The current consensus is that at least half of the OB stars are formed in binary or multiple star systems. The evolution of OB stars is greatly influenced by whether the stars begin as close binaries, and the evolution of the binary systems depend on whether the mass transfer is conservative or nonconservative. FUV/NUV spectropolarimetry is poised to answer the latter question. This paper discusses how the Polstar spectropolarimetry mission can characterize the degree of nonconservative mass transfer that occurs at various stages of binary evolution, from the initial mass reversal to the late Algol phase, and quantify its amount. The proposed instrument combines spectroscopic and polarimetric capabilities, where the spectroscopy can resolve Doppler shifts in UV resonance lines with 10 km/s precision, and polarimetry can resolve linear polarization with 10−3 precision or better. The spectroscopy will identify absorption by mass streams and other plasmas seen in projection against the stellar disk as a function of orbital phase, as well as scattering from extended splash structures, including jets. The polarimetry tracks the light coming from material not seen against the stellar disk, allowing the geometry of the scattering to be tracked, resolving ambiguities left by the spectroscopy and light-curve information. For example, nonconservative mass streams ejected in the polar direction will produce polarization of the opposite sign from conservative transfer accreting in the orbital plane. Time domain coverage over a range of phases of the binary orbit are well supported by the Polstar observing strategy. Special attention will be given to the epochs of enhanced systemic mass loss that have been identified from IUE observations (pre-mass reversal and tangential gas stream impact). We show how the history of systemic mass and angular momentum loss/gain episodes can be inferred via ensemble evolution through the r-q diagram. Combining the above elements will significantly improve our understanding of the mass transfer process and the amount of mass that can escape from the system, an important channel for changing the final mass and ultimate supernova of a large number of massive stars found in binaries at close enough separation to undergo interaction. 

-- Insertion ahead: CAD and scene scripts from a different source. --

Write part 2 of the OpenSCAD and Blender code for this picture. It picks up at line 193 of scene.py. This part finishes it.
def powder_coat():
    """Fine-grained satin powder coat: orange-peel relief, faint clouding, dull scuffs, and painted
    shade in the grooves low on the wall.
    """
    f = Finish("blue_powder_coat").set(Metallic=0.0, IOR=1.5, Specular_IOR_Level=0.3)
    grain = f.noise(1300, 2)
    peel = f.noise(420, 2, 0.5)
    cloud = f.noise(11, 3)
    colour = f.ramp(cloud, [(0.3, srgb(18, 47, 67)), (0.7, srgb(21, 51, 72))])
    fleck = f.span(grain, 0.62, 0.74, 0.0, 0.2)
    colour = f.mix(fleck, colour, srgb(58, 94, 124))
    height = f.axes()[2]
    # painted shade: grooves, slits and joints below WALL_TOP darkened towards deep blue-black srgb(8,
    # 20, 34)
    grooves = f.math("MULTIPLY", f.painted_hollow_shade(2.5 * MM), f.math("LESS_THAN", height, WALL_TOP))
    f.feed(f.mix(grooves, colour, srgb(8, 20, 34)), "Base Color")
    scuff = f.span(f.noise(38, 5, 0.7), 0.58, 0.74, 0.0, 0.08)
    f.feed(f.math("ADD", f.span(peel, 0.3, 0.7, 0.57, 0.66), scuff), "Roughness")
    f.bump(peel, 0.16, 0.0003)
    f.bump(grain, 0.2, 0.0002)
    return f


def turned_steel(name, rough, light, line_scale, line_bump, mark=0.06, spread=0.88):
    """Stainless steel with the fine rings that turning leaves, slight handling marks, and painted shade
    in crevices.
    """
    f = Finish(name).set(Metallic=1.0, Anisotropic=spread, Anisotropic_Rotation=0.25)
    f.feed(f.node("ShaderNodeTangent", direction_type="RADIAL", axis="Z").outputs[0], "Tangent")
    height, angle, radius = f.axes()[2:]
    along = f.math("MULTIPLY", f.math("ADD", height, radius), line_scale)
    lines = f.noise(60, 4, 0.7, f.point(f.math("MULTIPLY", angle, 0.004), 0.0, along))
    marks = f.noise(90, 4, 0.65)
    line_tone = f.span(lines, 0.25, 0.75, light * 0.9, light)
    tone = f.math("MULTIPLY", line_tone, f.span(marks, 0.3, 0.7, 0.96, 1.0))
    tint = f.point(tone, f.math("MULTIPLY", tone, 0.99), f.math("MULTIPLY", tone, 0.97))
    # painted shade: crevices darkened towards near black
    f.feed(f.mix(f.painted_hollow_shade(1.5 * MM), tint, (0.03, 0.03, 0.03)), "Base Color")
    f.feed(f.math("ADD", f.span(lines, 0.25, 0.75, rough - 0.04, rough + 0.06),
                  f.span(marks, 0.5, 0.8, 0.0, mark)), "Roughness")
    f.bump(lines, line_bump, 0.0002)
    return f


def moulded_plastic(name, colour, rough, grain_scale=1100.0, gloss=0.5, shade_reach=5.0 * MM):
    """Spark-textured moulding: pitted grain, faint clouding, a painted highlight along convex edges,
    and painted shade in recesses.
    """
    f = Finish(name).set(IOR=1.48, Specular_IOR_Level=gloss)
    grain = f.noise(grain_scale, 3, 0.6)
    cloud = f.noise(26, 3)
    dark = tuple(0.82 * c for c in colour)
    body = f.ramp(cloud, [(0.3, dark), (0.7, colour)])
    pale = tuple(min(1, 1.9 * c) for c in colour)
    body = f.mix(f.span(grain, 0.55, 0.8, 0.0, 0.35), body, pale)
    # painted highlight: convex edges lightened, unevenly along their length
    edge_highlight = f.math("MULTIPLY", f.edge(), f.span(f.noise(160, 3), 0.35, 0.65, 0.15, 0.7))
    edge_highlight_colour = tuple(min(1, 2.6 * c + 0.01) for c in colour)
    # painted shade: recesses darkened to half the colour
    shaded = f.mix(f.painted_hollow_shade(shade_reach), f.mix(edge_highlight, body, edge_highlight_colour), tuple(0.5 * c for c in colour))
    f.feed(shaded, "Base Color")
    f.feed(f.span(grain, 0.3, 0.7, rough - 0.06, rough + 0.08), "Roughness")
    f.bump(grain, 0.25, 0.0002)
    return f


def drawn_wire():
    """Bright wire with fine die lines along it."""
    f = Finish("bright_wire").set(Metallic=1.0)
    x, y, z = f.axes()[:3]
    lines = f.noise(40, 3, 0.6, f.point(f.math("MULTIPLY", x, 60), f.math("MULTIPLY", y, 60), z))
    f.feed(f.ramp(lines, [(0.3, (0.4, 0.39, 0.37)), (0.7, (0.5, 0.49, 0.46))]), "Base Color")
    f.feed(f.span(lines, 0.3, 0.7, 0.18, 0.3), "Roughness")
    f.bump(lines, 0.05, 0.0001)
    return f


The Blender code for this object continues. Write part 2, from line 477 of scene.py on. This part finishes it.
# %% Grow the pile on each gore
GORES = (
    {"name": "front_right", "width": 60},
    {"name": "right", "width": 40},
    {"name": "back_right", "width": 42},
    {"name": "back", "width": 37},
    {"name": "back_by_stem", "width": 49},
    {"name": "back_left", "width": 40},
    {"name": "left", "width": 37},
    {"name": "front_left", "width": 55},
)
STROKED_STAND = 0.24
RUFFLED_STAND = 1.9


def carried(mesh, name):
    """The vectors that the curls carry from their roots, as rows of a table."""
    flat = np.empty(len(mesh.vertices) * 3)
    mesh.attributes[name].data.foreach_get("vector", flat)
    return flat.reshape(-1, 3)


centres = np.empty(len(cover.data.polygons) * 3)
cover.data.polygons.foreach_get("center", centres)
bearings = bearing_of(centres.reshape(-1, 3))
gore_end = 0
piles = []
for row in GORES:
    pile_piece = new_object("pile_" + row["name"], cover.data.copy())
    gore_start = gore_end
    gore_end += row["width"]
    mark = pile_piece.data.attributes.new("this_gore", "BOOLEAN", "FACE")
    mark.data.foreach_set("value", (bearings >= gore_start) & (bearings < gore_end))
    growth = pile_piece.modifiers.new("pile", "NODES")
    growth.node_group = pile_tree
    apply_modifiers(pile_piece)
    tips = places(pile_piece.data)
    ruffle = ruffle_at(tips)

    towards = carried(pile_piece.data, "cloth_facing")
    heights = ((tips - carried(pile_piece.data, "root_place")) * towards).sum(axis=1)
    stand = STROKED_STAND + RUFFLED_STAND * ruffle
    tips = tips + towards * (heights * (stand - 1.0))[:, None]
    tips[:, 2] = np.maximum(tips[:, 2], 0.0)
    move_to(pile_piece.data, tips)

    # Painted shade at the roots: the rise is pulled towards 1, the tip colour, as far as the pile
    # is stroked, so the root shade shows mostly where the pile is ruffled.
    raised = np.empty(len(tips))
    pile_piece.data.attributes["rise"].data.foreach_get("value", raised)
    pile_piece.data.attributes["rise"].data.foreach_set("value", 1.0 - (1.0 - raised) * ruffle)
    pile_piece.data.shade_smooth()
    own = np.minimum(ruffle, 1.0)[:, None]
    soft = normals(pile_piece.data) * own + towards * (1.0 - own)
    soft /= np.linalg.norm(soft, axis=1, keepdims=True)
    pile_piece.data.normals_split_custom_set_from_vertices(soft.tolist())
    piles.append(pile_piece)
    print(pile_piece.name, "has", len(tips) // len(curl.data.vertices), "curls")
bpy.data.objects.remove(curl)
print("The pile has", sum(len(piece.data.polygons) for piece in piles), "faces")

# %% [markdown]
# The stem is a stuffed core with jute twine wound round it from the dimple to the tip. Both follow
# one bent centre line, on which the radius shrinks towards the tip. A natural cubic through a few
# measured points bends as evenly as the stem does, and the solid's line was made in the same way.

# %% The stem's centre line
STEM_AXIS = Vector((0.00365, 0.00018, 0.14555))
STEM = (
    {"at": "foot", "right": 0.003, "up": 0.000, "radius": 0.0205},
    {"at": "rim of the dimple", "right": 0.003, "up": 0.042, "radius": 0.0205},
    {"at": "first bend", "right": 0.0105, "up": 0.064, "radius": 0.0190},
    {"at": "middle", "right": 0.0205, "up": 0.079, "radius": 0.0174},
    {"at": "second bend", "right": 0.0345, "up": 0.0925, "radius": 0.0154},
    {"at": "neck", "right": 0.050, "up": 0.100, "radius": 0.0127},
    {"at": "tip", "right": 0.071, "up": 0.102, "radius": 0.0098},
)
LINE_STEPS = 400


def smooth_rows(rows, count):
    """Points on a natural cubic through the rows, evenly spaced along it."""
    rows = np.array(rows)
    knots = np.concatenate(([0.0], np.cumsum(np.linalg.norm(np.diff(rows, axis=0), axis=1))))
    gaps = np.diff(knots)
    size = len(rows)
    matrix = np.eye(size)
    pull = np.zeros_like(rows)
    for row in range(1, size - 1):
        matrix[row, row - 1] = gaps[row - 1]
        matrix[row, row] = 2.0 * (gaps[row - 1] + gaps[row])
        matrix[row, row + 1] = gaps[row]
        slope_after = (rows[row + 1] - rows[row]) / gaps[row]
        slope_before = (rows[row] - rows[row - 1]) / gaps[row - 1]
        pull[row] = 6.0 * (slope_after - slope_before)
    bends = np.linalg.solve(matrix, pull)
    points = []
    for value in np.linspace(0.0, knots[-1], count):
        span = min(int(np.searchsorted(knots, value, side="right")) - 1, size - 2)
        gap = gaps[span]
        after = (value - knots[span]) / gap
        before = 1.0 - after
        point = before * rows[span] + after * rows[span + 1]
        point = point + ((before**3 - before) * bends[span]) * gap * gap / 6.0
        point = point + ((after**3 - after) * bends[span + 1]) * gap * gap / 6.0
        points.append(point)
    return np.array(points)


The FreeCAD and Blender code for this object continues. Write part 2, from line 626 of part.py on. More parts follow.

The winds of massive stars are important for their direct impact on the interstellar medium, and for their influence on the final state of a star prior to it exploding as a supernova. However, the dynamics of these winds is understood primarily via their illumination from a single central source. The Doppler shift seen in resonance lines is a useful tool for inferring these dynamics, but the mapping from that Doppler shift to the radial distance from the source is ambiguous. Binary systems can reduce this ambiguity by providing a second light source at a known radius in the wind, seen from orbitally modulated directions. From the nature of the collision between the winds, a massive companion also provides unique additional information about wind momentum fluxes. Since massive stars are strong ultraviolet (UV) sources, and UV resonance line opacity in the wind is strong, UV instruments with a high resolution spectroscopic capability are essential for extracting this dynamical information. Polarimetric capability also helps to further resolve ambiguities in aspects of the wind geometry that are not axisymmetric about the line of sight, because of its unique access to scattering direction information. We review how the proposed MIDEX-scale mission Polstar can use UV spectropolarimetric observations to critically constrain the physics of colliding winds, and hence radiatively-driven winds in general. We propose a sample of 20 binary targets, capitalizing on this unique combination of illumination by companion starlight, and collision with a companion wind, to probe wind attributes over a range in wind strengths. Of particular interest is the hypothesis that the radial distribution of the wind acceleration is altered significantly, when the radiative transfer within the winds becomes optically thick to resonance scattering in multiple overlapping UV lines.